The prof eventually joins the hunt and maybe this show thinks it’s Twin Peaks. And possibly it believes it can ride out these jarring juxtapositions - only for the poignancy pianist to return with more of his infernal plinky-plink. A shame, because I want to like this show more. When the students complain to the principal about the chicken jibe I’m shouting: “Bunch of snowflakes!”

The prof has a brilliant analytical mind because it can be coldly detached but this causes him to be pretty much hopeless at everything else. The same could be said for Baptiste, who returns to BBC1 in the same timeslot. Maybe these two will battle it out until someone’s head explodes, or we shout: “Too clever! No one could have worked that out so quickly!” But then I suppose no one expected the Spanish Inquisition either.

The spin-off from The Missing finds our hangdog hero Julien Baptiste (Tcheky Karyo) back in the eurozone and searching for more lost souls - this time the husband and sons of the British ambassador to Hungary, played by Fiona Shaw.

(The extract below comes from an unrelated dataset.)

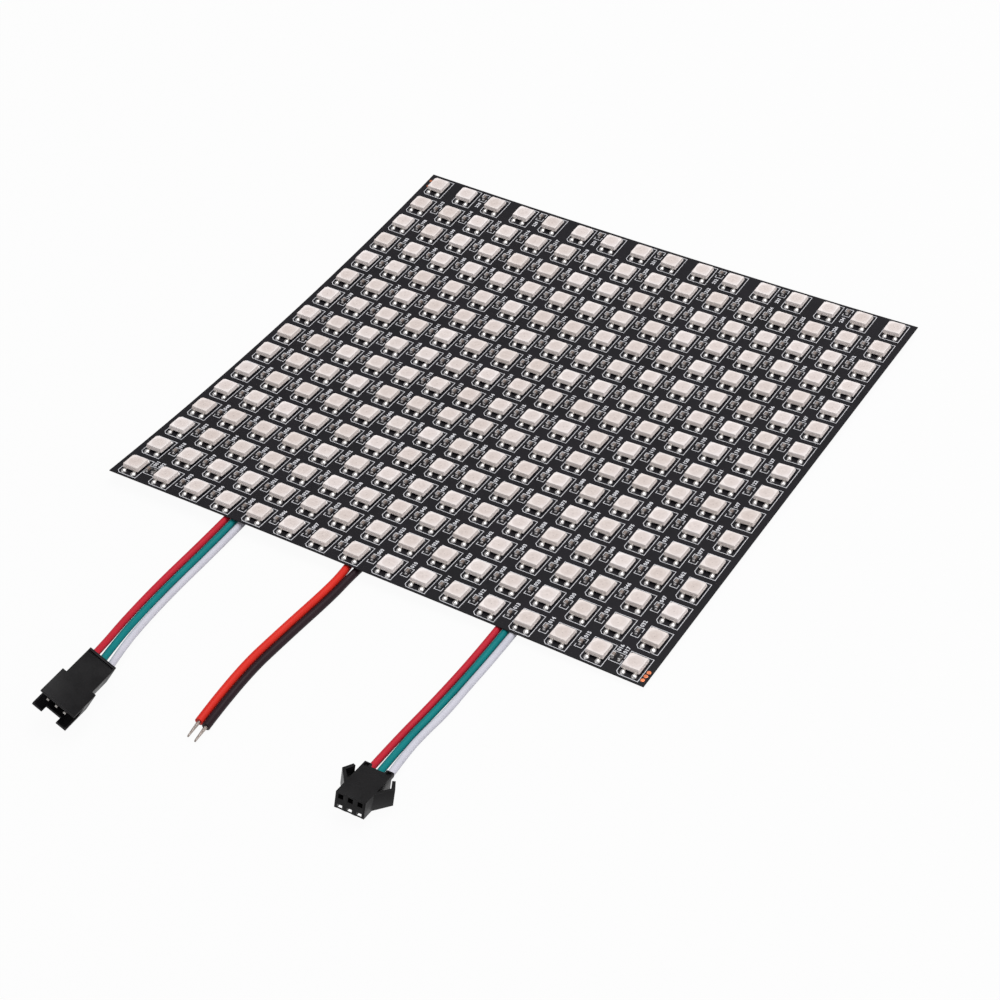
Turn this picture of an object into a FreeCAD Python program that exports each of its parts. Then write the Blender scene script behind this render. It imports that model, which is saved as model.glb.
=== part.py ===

As Emma Chambers, Shaw has borrowed some of the wardrobe and upper-middleclass hauteur of her spymaster in Killing Eve, but I’m sure Baptiste spotted this before me. He doesn’t miss anything, working out right away that a guest at his hotel is having an affair with the nanny. Too clever!

Both Professor T and Baptiste feature tattooed suspects and chases lost by unfit crimebusters but the latter is the superior work. We’ll find out eventually how Chambers ends up in a wheelchair and her detective who isn’t a detective, just like the prof, resembles a down-and-out. And what do you say to a theory of my own: that they’ll end up getting together?